Similarly, companies that previously relied heavily on offsets sent a message that they were not likely to change their business model to align it with climate goals. Now, with a common standard in place, it’s easier to validate the quality of net-zero targets, and their collective impact has been strengthened.

Getting started

Once your organization has made the decision to set a science-based target, it’s a five-step process:

  1. Commit—Submit a letter to the SBTi confirming your company’s intent to set a science-based target.
  2. Develop—Begin working on an emissions reduction target aligned with the SBTi’s criteria, recommendations and guidance.
  3. Submit—Present your company’s target to the SBTi for official validation.
  4. Communicate—Announce your company’s target and inform your stakeholders.
  5. Disclose—Report company-wide emissions and progress against targets on an annual basis.

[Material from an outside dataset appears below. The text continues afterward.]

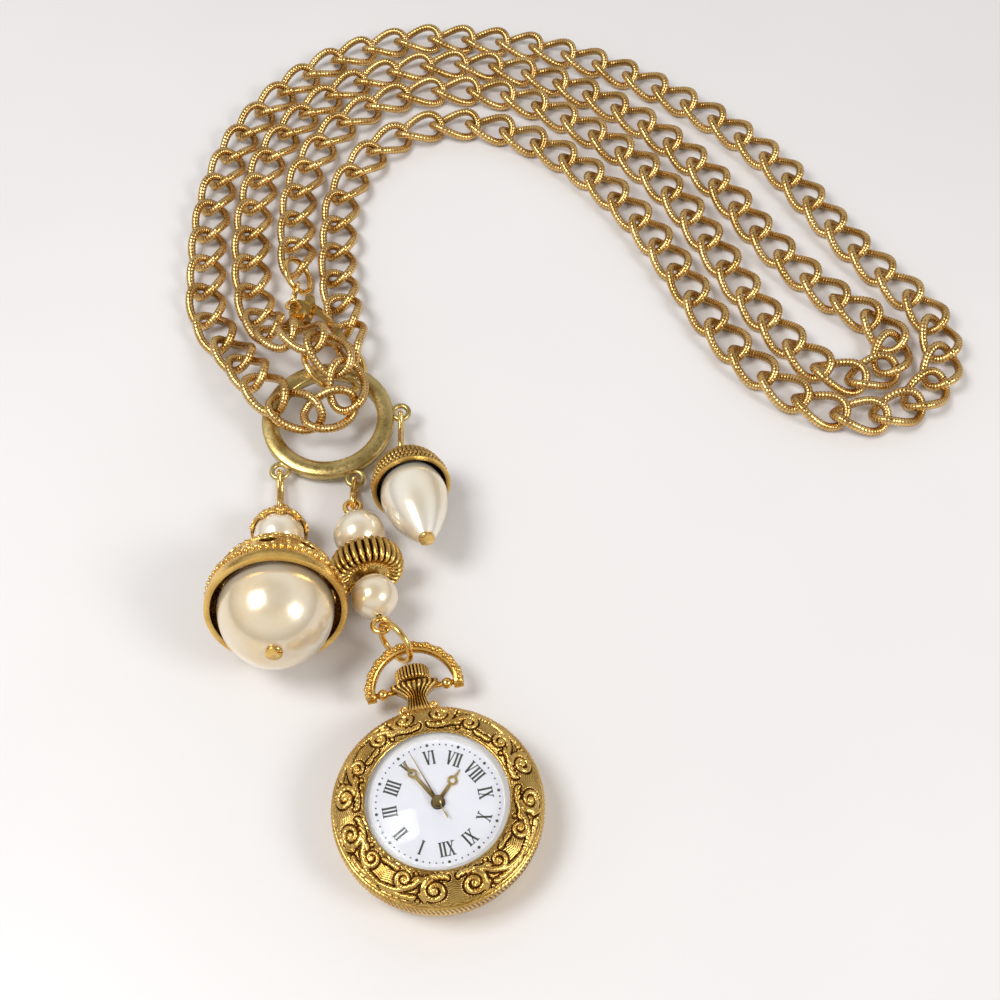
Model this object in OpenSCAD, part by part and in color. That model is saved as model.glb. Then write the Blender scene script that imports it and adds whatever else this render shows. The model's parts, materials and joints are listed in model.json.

To meet the goals of the Paris Agreement, we will need to reduce by half our collective GHG emissions by 2030 and cut them to zero-carbon emissions by 2050. Science-based targets lie at the heart of this process providing a roadmap with technical guidance for companies to set high-quality science-based targets and make the transition to zero-carbon.

Currently, over 2,800 companies are taking action against climate change by committing to science-based targets. With more than 1,500 of these companies based in Europe, it is leading the way. Asia is a distant second with more than 580 companies, while North America is third with over 450 companies. At the sector level, professional services is the industry with the most companies having committed to science-based targets with over 230, while food and beverage processing is second with close to 200, and textiles, apparel, footwear and luxury goods are third with over 170 companies.

While science-based targets are undoubtedly good for the environment, they are also good for the bottom line, with business benefits including strong investor confidence, resilience against regulation, increased innovation, competitive advantage and strengthened brand reputation.